Robust Same-Capital Cash NOI and Renewal Spreads
Underlying cash performance is strong, with same‑capital cash NOI up 8.6% year over year in Q4 and 4.5% for 2025 on a constant‑currency basis. Pricing power is evident in renewals as well, with $269 million of leases renewed in Q4 at a blended 6.1% cash uplift and full‑year cash releasing spreads of 6.7%, comfortably above prior guidance.
Higher Interest Expense Headwind
To extend its maturity profile, Digital Realty raised €1.4 billion through a dual‑tranche Eurobond and used the proceeds to redeem €1.075 billion of older, lower‑coupon notes. The roughly 160‑basis‑point coupon gap will drive a modest interest expense headwind from 2026 onward, slightly trimming FFO but viewed as manageable against the company’s growth trajectory.
Rising Capital Intensity and Near-Term CapEx
The company spent $3.0 billion on development in 2025 and guided 2026 net CapEx to a higher $3.25–$3.75 billion as it races to meet surging AI and cloud demand. Recurring CapEx climbed to $169 million in Q4, with management noting some project carryover from 2025 into 2026 as it invests heavily to preserve its growth runway and market position.
Supply-Chain and Labor Constraints
Scaling a multi‑billion‑dollar build program is becoming more complex as labor and supply‑chain conditions tighten. Management flagged rising construction costs and challenges in securing specialized workforce capacity, which add execution risk to an otherwise attractive development pipeline but are being factored into project planning and pricing.
Power, Regulatory Friction, and New Supply Constraints
Power availability has become the defining constraint for large‑scale data center growth, and customers are prioritizing operators that can prove access to reliable capacity. The sector also faces community pushback and regulatory scrutiny over grid impacts and alternative power solutions, potentially complicating future developments even as demand remains robust.
Timing Effects on 2025 Versus 2026
Some projects that slipped out of 2025 and into 2026 contributed to higher recurring CapEx guidance and created modest quarter‑to‑quarter variability in reported metrics. Seasonal expenses in Q4 also muted the pace of core FFO growth, which came in at 8% year over year versus the 10% increase recorded for the full year.
Tight Availability in Key Markets
In core hubs like Northern Virginia, where Digital Realty has roughly 800 MW in place, near‑term availability remains tight, underscoring the imbalance between supply and demand. Customers are already lined up for around 300 MW of capacity targeted for 2027–2029 delivery, pointing to continued pricing power but also underscoring the need for accelerated build‑out.

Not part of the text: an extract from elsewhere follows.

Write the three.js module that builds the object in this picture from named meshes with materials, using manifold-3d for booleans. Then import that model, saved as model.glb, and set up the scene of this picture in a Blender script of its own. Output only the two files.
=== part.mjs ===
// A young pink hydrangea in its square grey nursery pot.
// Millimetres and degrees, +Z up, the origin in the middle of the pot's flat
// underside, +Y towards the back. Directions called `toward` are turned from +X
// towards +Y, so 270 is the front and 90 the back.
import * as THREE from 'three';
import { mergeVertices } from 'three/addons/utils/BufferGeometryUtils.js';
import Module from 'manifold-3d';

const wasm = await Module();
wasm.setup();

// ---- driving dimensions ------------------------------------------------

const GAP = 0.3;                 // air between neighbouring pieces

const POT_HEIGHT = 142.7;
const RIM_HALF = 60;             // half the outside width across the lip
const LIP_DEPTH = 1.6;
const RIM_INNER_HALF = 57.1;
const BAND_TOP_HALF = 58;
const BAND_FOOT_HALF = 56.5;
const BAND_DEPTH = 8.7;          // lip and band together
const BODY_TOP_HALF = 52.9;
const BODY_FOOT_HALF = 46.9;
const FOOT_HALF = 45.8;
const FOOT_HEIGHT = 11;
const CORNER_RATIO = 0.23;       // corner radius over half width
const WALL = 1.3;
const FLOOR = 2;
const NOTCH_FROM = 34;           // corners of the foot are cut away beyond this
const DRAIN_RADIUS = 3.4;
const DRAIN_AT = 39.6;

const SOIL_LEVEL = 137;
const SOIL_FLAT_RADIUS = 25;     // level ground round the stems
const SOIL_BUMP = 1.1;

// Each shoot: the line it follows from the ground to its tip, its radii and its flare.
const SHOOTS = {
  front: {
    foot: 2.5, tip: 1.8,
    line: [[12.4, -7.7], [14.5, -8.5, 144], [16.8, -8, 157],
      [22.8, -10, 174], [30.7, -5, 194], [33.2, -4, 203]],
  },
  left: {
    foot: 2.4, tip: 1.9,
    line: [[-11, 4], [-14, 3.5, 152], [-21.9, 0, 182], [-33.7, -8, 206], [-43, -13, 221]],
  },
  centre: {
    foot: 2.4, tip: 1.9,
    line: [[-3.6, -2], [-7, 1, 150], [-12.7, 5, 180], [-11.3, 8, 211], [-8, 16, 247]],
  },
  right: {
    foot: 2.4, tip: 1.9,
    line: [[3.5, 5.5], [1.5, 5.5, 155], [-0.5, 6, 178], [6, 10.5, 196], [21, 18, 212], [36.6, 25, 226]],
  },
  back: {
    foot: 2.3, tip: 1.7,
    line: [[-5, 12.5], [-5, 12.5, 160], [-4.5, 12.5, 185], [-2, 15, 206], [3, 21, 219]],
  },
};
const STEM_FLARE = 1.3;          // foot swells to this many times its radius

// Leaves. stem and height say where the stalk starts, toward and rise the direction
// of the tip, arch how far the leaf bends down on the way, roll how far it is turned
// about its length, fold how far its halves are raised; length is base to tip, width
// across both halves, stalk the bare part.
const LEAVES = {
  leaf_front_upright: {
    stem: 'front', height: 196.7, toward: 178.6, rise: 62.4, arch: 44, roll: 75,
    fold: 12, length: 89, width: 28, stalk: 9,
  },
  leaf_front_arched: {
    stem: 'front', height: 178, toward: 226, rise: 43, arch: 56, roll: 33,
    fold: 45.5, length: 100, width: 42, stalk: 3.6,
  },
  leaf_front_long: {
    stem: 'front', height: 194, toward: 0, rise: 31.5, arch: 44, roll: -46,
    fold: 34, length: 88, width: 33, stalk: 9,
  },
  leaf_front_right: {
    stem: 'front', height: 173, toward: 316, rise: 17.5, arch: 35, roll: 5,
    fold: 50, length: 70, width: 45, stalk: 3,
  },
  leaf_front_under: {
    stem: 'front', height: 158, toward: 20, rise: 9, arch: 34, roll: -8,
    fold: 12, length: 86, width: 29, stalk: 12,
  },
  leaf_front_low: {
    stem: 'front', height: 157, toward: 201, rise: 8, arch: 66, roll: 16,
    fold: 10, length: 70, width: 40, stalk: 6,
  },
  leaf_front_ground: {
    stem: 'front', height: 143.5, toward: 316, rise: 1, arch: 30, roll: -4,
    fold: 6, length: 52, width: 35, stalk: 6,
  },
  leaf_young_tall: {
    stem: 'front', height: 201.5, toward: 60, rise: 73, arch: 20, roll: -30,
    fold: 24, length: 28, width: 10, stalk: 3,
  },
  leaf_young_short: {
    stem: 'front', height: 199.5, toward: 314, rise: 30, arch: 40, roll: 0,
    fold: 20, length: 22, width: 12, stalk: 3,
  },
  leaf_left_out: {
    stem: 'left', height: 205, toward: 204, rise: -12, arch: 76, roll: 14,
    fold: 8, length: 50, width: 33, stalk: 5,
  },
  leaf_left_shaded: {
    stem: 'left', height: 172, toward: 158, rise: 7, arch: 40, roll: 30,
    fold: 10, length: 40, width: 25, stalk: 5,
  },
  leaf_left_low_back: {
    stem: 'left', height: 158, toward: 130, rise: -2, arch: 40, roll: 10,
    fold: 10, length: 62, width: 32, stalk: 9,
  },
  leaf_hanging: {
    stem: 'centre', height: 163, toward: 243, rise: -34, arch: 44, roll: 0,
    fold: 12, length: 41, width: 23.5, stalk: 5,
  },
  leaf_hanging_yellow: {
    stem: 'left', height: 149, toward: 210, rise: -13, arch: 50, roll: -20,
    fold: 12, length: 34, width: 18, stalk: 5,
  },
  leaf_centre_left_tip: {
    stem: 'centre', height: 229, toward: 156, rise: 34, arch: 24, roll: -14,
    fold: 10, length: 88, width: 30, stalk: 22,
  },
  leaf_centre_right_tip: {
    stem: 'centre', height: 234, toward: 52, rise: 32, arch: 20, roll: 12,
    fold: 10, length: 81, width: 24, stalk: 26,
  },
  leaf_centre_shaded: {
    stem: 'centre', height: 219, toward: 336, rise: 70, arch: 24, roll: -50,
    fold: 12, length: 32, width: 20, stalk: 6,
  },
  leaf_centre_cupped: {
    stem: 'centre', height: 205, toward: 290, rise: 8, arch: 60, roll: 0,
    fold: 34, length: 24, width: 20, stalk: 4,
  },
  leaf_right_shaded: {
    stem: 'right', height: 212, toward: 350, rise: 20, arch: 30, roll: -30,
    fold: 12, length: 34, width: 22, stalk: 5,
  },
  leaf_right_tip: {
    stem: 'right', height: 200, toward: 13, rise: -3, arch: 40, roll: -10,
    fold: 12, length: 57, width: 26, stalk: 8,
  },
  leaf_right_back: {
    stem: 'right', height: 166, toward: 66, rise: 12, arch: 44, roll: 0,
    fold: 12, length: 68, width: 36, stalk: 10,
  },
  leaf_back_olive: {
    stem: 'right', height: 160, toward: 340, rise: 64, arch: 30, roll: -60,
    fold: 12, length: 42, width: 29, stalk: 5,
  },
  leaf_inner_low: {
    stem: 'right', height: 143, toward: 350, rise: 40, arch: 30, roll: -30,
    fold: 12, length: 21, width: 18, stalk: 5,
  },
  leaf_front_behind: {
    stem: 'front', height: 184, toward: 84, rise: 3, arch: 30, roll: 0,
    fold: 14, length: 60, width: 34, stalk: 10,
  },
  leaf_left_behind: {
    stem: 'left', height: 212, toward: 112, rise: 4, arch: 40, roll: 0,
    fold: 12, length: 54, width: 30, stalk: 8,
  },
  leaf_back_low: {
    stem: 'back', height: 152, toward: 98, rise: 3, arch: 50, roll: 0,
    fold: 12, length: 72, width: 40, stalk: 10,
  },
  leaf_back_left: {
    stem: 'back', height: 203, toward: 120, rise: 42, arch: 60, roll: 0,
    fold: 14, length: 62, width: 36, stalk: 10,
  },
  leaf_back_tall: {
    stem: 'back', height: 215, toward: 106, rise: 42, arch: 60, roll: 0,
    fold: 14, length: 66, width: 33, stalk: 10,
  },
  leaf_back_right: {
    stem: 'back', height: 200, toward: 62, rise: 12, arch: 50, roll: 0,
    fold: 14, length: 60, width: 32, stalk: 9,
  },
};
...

Forward-Looking Guidance and Outlook
For 2026, management guided to core FFO of $7.90–$8.00 per share, with normalized constant‑currency revenue and adjusted EBITDA expected to grow more than 10% and same‑capital cash NOI projected to rise 4%–5%. They also anticipate another 50–100 basis‑point improvement in power‑based occupancy, net CapEx of $3.25–$3.75 billion, and $500 million to $1 billion of capital recycling, supported by a $1.4 billion backlog, solid liquidity, and sizable private‑capital reserves.

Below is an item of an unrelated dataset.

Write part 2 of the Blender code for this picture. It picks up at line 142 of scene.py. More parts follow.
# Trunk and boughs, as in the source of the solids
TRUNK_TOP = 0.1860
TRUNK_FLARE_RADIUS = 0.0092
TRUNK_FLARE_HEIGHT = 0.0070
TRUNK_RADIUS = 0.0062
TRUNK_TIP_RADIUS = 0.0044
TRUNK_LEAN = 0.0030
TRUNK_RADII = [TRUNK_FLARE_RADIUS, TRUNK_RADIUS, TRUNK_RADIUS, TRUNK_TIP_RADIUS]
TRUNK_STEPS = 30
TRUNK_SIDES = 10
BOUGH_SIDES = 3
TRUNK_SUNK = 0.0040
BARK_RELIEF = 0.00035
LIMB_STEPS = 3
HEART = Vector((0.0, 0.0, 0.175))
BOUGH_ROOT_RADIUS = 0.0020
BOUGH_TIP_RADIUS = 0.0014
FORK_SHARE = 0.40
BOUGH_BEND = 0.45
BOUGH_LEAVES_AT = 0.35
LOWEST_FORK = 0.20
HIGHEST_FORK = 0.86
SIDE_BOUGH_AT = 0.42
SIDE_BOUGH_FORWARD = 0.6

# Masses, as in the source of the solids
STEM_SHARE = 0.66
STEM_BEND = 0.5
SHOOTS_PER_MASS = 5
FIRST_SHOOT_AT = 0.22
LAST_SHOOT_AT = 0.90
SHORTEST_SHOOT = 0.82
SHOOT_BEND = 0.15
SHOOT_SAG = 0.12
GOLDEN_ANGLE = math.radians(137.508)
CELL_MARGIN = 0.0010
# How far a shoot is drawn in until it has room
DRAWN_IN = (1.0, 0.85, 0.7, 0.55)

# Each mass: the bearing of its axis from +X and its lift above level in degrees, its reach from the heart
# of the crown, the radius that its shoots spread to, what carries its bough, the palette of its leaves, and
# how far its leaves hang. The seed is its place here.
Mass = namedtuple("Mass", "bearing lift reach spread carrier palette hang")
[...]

Digital Realty’s earnings call painted the picture of a company leaning aggressively into a powerful demand cycle for AI and cloud infrastructure while navigating higher capital needs and system bottlenecks. For investors, the mix of steady FFO growth, record bookings, and a de‑risked balance sheet suggests a constructive setup, even as power, regulation, and build‑cost pressures remain key variables to watch.